Stored records:
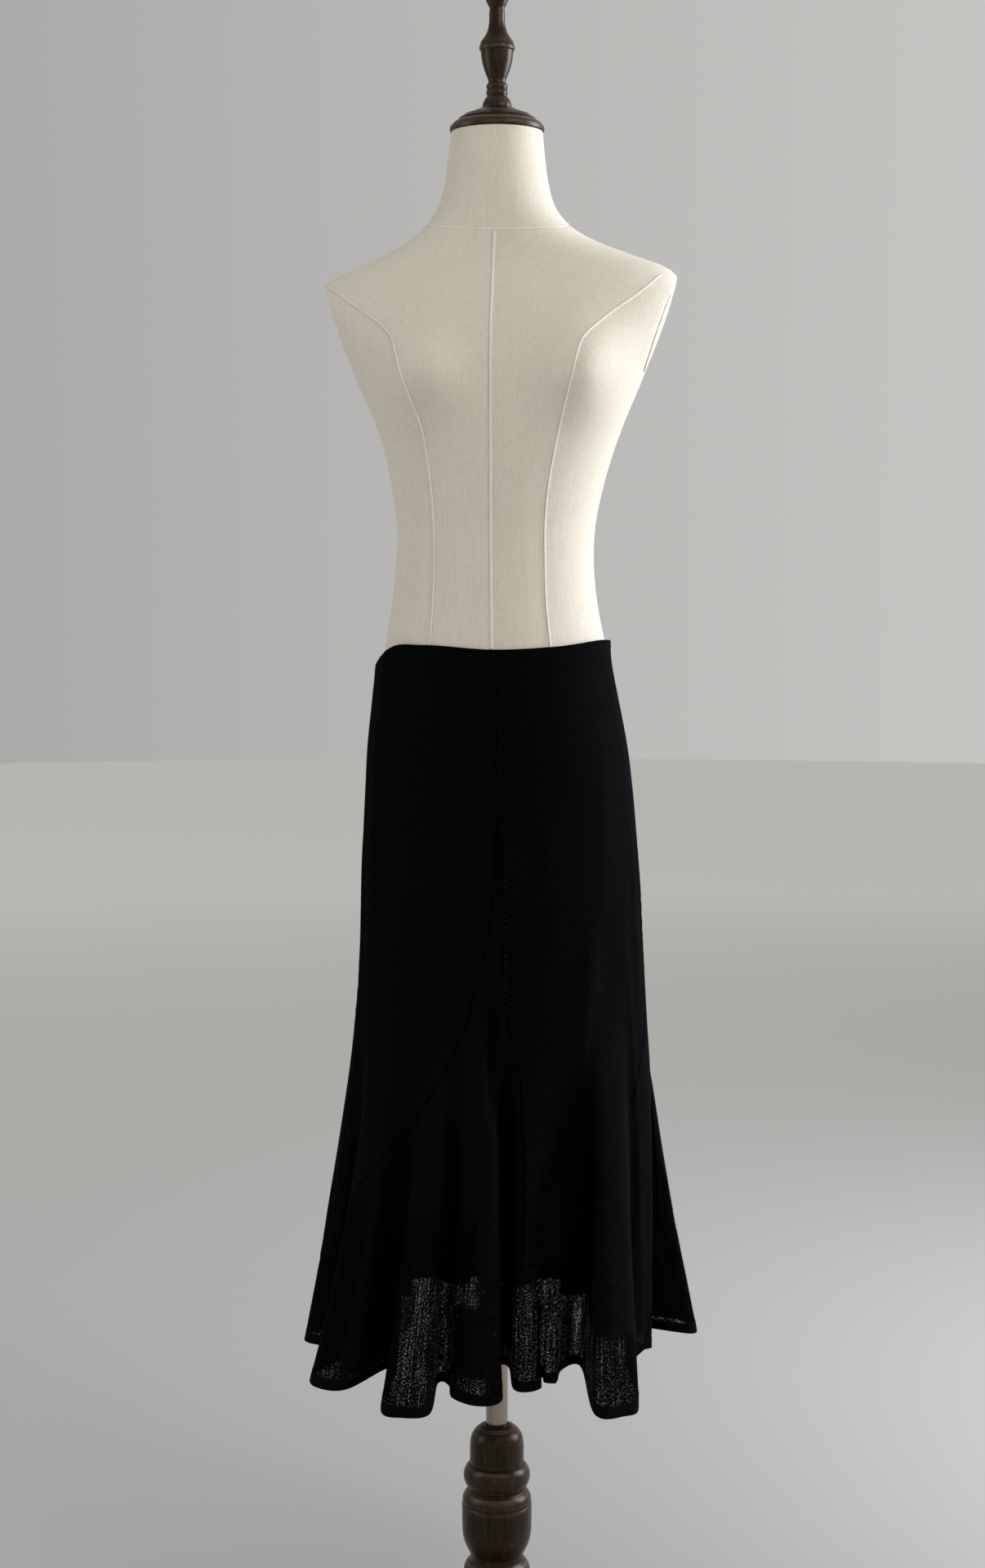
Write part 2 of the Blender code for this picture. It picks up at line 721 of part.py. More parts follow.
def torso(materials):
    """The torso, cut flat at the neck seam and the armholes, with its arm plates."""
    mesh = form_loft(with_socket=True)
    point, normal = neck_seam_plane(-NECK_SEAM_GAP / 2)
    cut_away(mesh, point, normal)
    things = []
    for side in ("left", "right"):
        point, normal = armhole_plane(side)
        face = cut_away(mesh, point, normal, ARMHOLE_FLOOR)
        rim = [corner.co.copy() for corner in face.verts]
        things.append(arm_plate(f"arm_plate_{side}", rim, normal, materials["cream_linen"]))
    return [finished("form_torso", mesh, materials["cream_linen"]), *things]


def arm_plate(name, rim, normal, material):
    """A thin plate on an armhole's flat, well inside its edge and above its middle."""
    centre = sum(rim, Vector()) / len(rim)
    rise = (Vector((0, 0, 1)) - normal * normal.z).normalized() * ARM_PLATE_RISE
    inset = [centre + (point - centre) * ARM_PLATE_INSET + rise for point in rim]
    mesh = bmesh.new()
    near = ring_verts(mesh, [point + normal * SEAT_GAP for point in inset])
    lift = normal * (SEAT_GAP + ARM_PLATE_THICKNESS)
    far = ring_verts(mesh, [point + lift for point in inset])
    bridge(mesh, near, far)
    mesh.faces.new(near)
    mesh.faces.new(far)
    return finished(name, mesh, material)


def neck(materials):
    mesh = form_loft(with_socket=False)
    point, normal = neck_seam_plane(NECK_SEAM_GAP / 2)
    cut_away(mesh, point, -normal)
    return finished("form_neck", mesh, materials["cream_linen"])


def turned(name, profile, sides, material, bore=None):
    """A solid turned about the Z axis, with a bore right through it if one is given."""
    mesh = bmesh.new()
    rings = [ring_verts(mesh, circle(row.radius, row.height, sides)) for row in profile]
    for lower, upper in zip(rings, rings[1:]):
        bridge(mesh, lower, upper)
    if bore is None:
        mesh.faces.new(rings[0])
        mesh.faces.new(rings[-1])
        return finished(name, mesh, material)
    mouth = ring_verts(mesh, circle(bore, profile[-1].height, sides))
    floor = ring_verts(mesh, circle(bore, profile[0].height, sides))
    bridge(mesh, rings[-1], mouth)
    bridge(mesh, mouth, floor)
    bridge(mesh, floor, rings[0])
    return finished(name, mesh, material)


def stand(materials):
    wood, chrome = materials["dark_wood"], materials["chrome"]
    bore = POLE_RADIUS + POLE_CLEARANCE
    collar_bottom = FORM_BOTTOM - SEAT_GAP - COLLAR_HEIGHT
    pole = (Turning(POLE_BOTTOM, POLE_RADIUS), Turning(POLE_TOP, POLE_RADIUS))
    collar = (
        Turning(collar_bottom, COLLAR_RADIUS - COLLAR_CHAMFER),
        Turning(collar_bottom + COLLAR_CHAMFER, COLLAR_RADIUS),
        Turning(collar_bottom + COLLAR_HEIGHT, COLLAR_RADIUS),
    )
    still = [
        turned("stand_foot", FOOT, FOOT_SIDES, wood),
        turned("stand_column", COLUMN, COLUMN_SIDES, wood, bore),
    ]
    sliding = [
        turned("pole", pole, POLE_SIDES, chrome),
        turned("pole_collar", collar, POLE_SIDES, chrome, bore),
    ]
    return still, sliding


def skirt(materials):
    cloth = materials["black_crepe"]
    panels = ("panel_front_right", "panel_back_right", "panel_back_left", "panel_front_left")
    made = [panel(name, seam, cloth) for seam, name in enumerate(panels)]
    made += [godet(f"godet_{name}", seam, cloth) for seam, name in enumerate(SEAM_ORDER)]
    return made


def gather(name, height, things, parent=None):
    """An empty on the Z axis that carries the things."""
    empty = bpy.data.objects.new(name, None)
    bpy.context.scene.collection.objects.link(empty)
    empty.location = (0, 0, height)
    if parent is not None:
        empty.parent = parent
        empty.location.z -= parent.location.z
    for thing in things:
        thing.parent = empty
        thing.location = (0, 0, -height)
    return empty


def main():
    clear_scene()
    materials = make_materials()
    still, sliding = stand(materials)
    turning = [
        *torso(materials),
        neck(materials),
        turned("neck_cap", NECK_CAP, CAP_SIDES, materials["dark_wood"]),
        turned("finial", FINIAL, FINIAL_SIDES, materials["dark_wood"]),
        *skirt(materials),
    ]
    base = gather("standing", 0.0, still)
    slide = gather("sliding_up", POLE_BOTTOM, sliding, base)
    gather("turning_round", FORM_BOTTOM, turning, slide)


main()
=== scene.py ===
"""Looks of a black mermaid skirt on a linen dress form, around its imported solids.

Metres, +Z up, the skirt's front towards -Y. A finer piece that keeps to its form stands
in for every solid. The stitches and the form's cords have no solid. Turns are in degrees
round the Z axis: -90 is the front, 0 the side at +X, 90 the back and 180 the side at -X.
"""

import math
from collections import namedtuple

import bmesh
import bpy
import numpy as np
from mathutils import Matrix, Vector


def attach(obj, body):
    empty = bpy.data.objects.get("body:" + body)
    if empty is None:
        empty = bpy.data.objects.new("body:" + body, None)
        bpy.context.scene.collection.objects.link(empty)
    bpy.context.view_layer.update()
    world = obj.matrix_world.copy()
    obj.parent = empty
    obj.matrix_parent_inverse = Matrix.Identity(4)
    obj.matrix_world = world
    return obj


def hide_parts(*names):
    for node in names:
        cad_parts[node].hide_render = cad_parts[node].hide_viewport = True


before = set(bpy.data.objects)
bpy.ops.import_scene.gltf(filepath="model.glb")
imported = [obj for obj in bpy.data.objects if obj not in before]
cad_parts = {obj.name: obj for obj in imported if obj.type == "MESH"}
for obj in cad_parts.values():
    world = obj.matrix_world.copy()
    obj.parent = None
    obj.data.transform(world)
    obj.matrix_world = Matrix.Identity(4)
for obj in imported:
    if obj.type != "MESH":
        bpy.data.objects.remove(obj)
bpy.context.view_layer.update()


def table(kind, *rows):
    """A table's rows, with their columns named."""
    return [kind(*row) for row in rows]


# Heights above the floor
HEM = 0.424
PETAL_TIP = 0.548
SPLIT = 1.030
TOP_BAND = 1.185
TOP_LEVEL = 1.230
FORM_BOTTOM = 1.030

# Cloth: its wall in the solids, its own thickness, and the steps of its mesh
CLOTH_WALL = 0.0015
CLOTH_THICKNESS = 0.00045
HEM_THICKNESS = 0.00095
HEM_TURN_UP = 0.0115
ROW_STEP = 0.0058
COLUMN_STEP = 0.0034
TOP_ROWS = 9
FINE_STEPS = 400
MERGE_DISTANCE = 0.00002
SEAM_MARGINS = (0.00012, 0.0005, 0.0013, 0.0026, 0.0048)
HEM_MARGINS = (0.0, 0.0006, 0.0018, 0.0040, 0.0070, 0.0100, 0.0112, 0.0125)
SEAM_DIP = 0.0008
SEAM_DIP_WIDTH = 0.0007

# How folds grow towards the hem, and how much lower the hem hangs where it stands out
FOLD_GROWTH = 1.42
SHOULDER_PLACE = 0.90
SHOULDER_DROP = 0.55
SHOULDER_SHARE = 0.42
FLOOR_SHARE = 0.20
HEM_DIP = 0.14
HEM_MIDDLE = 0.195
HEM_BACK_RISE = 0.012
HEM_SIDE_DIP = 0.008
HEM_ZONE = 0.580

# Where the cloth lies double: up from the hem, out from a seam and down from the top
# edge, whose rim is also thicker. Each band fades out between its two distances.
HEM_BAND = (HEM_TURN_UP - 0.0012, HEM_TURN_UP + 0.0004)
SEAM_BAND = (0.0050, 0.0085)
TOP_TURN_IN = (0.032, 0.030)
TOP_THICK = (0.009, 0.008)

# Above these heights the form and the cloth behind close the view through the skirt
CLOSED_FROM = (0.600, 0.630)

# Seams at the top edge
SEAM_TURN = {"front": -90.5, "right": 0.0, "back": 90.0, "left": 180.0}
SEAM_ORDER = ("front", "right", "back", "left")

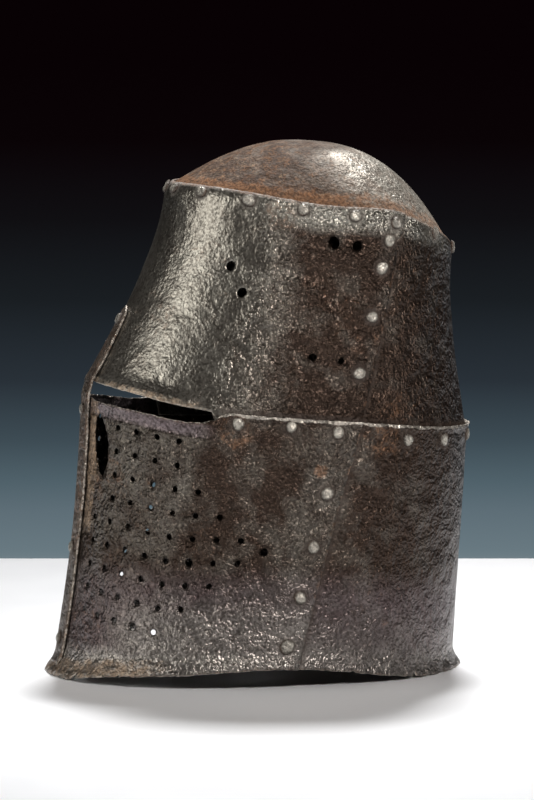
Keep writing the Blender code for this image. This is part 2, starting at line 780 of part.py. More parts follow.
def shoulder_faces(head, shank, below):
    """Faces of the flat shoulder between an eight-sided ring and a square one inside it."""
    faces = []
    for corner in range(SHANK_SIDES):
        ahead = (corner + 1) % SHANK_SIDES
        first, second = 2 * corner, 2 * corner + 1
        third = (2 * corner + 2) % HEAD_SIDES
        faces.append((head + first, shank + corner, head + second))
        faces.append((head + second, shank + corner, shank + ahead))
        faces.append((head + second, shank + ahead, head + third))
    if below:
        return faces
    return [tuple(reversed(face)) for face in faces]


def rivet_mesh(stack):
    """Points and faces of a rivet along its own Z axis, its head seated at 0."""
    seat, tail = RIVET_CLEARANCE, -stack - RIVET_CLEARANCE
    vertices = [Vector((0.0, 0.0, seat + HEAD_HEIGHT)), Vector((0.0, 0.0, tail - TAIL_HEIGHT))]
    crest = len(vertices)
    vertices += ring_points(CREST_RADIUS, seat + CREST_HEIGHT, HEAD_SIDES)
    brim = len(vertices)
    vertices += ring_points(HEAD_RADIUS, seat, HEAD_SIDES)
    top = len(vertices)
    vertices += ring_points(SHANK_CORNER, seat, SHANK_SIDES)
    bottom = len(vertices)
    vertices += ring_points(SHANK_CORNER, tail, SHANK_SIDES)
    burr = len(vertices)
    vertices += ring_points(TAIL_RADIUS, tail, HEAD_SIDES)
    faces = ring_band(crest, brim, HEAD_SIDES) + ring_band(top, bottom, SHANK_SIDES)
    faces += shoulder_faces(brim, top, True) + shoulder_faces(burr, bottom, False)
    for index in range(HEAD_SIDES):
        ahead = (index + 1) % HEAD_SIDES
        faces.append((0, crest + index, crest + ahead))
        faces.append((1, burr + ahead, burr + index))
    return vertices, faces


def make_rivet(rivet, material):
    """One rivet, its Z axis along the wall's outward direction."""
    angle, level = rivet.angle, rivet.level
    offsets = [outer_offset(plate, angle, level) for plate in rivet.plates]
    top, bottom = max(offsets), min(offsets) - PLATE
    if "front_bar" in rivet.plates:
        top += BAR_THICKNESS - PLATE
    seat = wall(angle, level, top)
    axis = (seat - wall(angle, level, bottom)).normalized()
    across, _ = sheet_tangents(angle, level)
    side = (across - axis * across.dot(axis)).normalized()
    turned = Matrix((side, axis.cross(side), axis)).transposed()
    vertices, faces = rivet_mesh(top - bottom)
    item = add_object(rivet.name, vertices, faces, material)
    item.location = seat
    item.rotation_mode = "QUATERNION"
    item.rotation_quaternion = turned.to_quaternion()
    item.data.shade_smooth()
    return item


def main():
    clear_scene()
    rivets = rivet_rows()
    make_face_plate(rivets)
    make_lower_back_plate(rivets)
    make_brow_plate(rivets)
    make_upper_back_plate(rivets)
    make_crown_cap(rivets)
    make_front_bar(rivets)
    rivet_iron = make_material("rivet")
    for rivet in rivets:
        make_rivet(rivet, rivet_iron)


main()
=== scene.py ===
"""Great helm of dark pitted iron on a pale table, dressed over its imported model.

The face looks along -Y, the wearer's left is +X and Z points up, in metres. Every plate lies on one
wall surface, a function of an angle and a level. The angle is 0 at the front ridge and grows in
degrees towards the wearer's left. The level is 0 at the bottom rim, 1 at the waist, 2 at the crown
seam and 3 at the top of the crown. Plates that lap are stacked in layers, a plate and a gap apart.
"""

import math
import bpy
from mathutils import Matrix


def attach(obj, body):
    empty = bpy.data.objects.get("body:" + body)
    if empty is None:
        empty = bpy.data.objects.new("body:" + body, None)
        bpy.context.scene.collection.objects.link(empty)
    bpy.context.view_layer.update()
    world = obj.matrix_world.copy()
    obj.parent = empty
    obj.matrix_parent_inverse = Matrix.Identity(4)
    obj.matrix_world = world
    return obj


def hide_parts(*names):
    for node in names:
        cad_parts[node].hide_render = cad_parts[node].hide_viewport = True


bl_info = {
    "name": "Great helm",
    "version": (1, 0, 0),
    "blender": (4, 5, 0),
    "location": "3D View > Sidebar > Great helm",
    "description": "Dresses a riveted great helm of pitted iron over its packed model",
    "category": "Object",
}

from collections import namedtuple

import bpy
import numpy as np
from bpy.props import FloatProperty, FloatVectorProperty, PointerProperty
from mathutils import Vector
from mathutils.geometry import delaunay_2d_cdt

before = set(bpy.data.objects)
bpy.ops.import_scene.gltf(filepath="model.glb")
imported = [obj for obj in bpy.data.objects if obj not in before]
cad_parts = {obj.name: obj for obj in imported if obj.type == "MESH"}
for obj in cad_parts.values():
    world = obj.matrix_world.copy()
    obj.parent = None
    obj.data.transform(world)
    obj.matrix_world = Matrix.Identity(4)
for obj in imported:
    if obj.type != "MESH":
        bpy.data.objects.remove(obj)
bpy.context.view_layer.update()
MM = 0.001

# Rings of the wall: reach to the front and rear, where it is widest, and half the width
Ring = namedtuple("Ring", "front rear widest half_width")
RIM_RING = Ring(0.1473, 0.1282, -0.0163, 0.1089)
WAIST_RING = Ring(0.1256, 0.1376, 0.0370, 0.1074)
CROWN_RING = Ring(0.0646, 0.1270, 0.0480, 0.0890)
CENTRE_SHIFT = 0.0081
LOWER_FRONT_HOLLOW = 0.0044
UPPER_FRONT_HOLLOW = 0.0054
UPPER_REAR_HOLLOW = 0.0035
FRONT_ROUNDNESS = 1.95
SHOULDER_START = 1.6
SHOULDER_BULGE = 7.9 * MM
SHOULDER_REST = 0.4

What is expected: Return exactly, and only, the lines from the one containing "Keep writing the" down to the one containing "return [tuple(reversed(face)) for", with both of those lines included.

Answer for the task:
Keep writing the Blender code for this image. This is part 2, starting at line 780 of part.py. More parts follow.
def shoulder_faces(head, shank, below):
    """Faces of the flat shoulder between an eight-sided ring and a square one inside it."""
    faces = []
    for corner in range(SHANK_SIDES):
        ahead = (corner + 1) % SHANK_SIDES
        first, second = 2 * corner, 2 * corner + 1
        third = (2 * corner + 2) % HEAD_SIDES
        faces.append((head + first, shank + corner, head + second))
        faces.append((head + second, shank + corner, shank + ahead))
        faces.append((head + second, shank + ahead, head + third))
    if below:
        return faces
    return [tuple(reversed(face)) for face in faces]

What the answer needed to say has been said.